With such qualifications he came back eager
for the domination, the pleasures, and the display that
befitted his princely birth. A long disuse of all political
activity combined with the flatteries of his new friends to
fill him with an overweening conceit of his own capacity and
influence. If aught had gone wrong in his absence, it seemed
quite natural men should look to him for its redress. Was
not King Arthur come again?
The Duke of Burgundy received him with politic honours. He
took his guest by his foible for pageantry, all the easier as
it was a foible of his own; and Charles walked right out of
prison into much the same atmosphere of trumpeting and bell-
ringing as he had left behind when he went in.

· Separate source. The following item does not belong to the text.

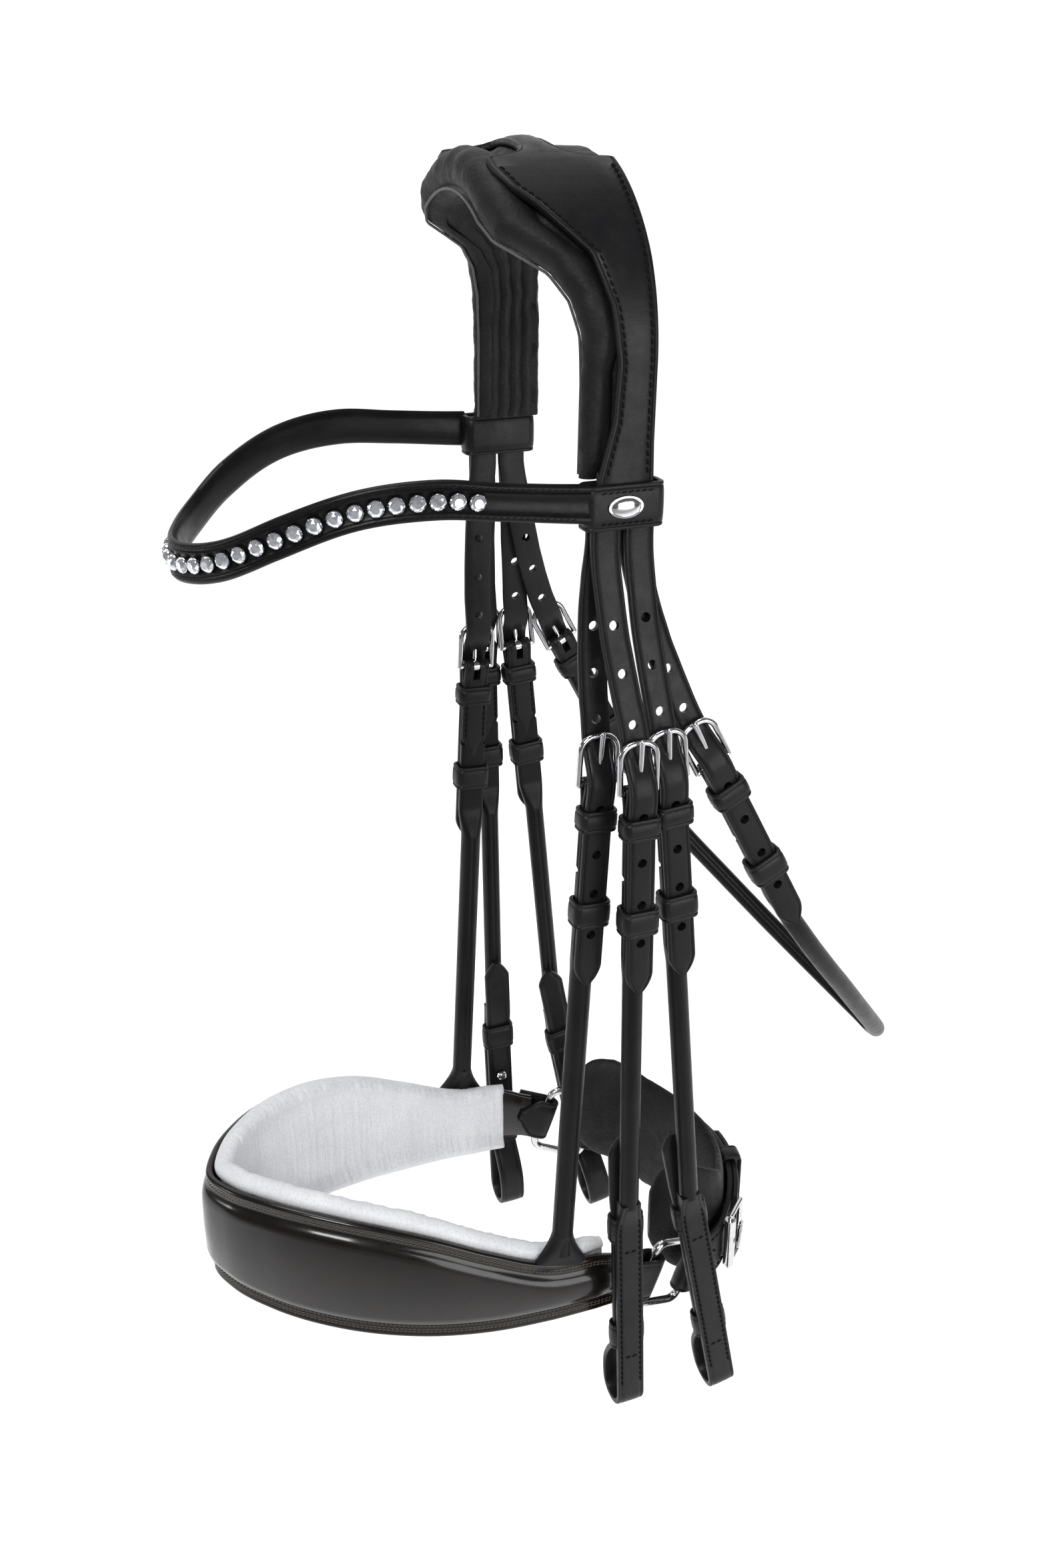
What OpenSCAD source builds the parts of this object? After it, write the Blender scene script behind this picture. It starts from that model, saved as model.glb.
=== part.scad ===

Fifteen days
after his deliverance he was married to Mary of Cleves, at
St. Omer. The marriage was celebrated with the usual pomp of
the Burgundian court; there were joustings, and
illuminations, and animals that spouted wine; and many nobles
dined together, COMME EN BRIGADE, and were served abundantly
with many rich and curious dishes. (1) It must have reminded
Charles not a little of his first marriage at Compiegne; only
then he was two years the junior of his bride, and this time
he was five-and-thirty years her senior. It will be a fine
question which marriage promises more: for a boy of fifteen
to lead off with a lass of seventeen, or a man of fifty to
make a match of it with a child of fifteen.